Fear of success can subconsciously make people less likely to try out workable ideas, and instead focus on flights of fancy, and further fear of success can skew projects and resources away from the core parts of the organization, the ones most in need of challenge and questioning.
So, blame fear of failure if you’re sure that is the only thing that ails the organization. But remember, blaming one thing can be a smokescreen for not blaming another, and sometimes success can be far more disruptive than failure can.
Changing the Innovation Blame Game
The point of this little text is in fact rather simple. Leaders should of course listen to the way in which people talk about innovation and the challenges with the same, but at the same time be aware of how the blame game works. Calling out a lack of resources can be a correct analysis, but it can also be way to ignore how resources need to be balanced and matched. Expectations should be set and communicated, but they need to be realistic — you can’t blame a sausage factory for not having disrupted oncological treatments. And fears may well control an organization, but you need to understand which fears do, and which just get blamed.

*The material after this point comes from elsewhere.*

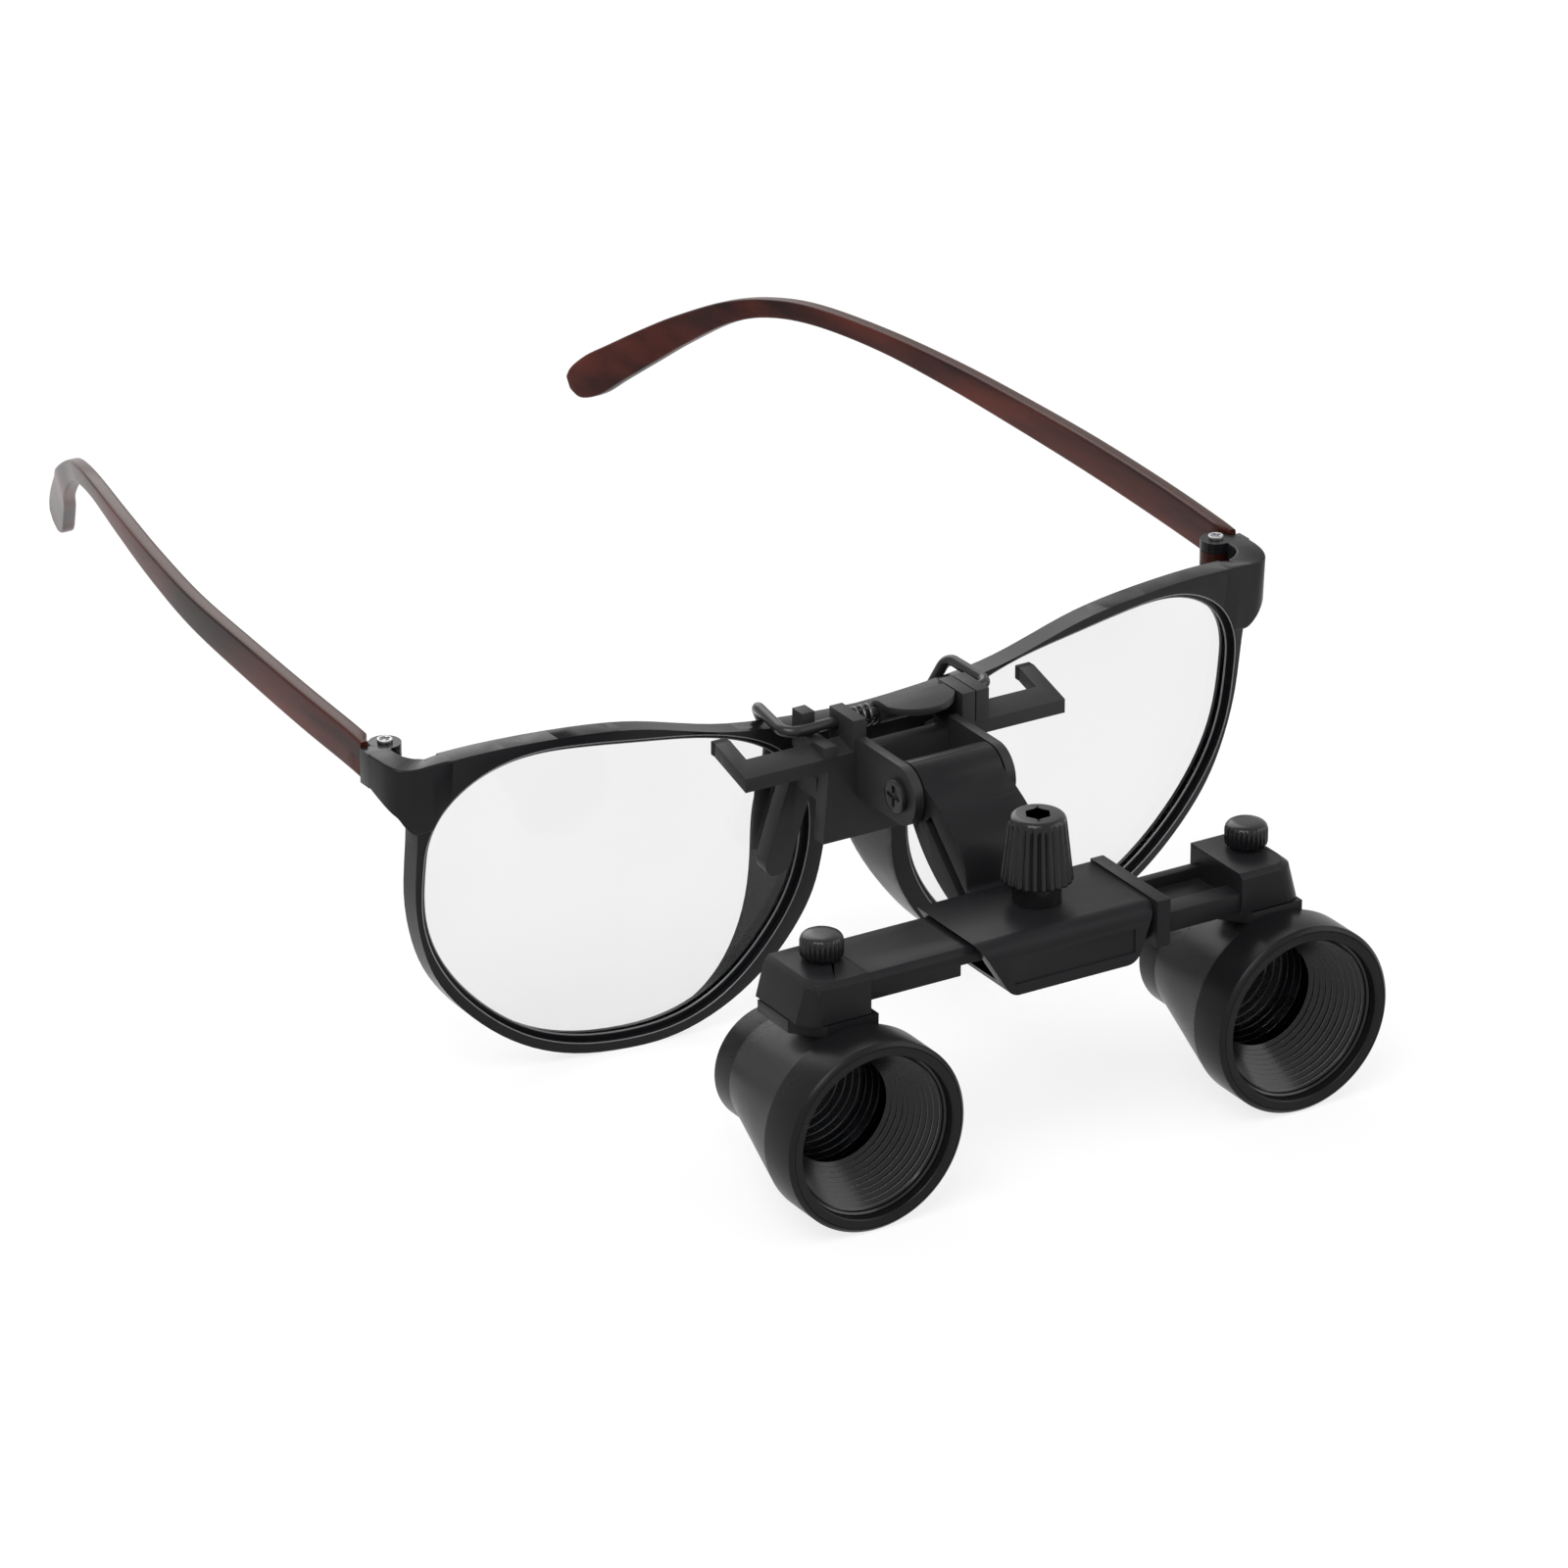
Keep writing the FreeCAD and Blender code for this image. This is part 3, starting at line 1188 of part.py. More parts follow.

So what is a innovation leader to do? In short, to realize that the blame game can go both ways. It can highlight, and it can hide away. It can represent a genuine complaint, and an erroneous one. A leader must be able to parse and interpret such innovation gripes, and find the truth behind them. This can be done by looking to the data, by improving the metrics used, or simply by asking people to argue for their complaints.
What is not enough is to take the innovation blame game at face value, or even worse, start playing it yourself. Leaders have a responsibility not to let mistaken ideas flourish in the organization, to call out errors when they see them, and to combat stupidity — even when it isn’t the least bit malicious. It’s not always the nicest thing to be doing, but it’s one of the most important, if innovation is to succeed.